In der Ukraine führten sie die Charts an – als Russen
Aus ihrem Exil beobachteten AIGEL dann im Herbst 2023 etwas Ungewöhnliches. Drei Jahre nach seiner Erstveröffentlichung schoss ihr Song Pıyala in mehreren Ländern an die Spitze der Streamingcharts. Grund dafür war seine Verwendung in einer TV-Serie. Auf Instagram posteten AIGEL Screenshots der Nummer-eins-Platzierung: in Kasachstan, in Kirgisistan, in Belarus, in Lettland, in Estland. Ein Land fehlt: Sogar in der Ukraine wurde Pıyala zum Nummer-eins-Hit auf Spotify.
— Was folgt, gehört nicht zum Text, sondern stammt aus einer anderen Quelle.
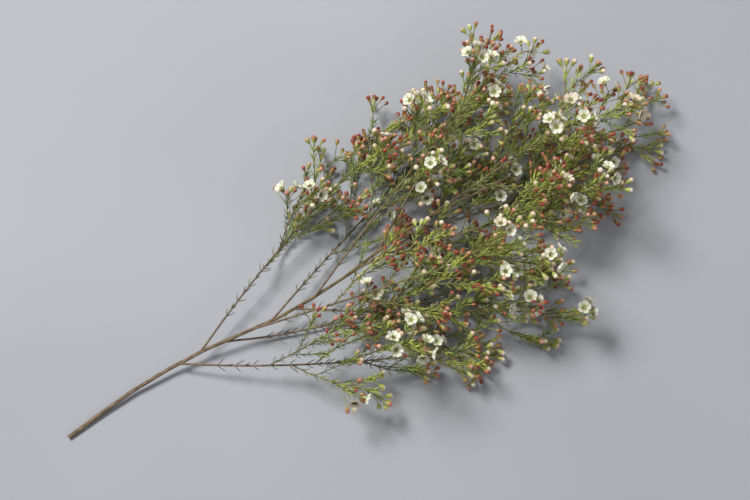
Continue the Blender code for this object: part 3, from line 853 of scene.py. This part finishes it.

Anfang März dieses Jahres sitzen Gaisina und Baramia in einem Restaurant in Berlin-Mitte. In vier Tagen beginnt mit dem Konzert in Helsinki die Tour, Baramia ist für die Proben aus Montenegro angereist, wo er inzwischen mit seiner Familie wohnt. Gaisina lebt seit eineinhalb Jahren mit ihrer Tochter in Berlin und ist zu Fuß zum Gespräch gekommen. Beide sind während des Interviews auf Russisch voll fokussiert, blicken sich kaum um. Als die Kellnerin zwei Ingwertees hinstellt, bedankt Gaisina sich auf Deutsch. Sie hat es in der Schule in Tatarstans zweitgrößter Stadt Nabereschnyje Tschelny gelernt, wo sie aufgewachsen ist.
Auf den Erfolg von Pıyala angesprochen, sagt Gaisina sachlich, fast zurückhaltend: “Es war faszinierend, das Schicksal des Liedes zu verfolgen und zu sehen, in wie vielen Ländern es die Charts anführt.” Dass es auch in der Ukraine so erfolgreich gewesen sei. Trotz des Krieges. “In der Ukraine hatten wir immer viele Hörer”, erzählt sie. Die größten Konzerte hätten früher neben jenen in den russischen Metropolen Moskau und St. Petersburg in Kyjiw stattgefunden.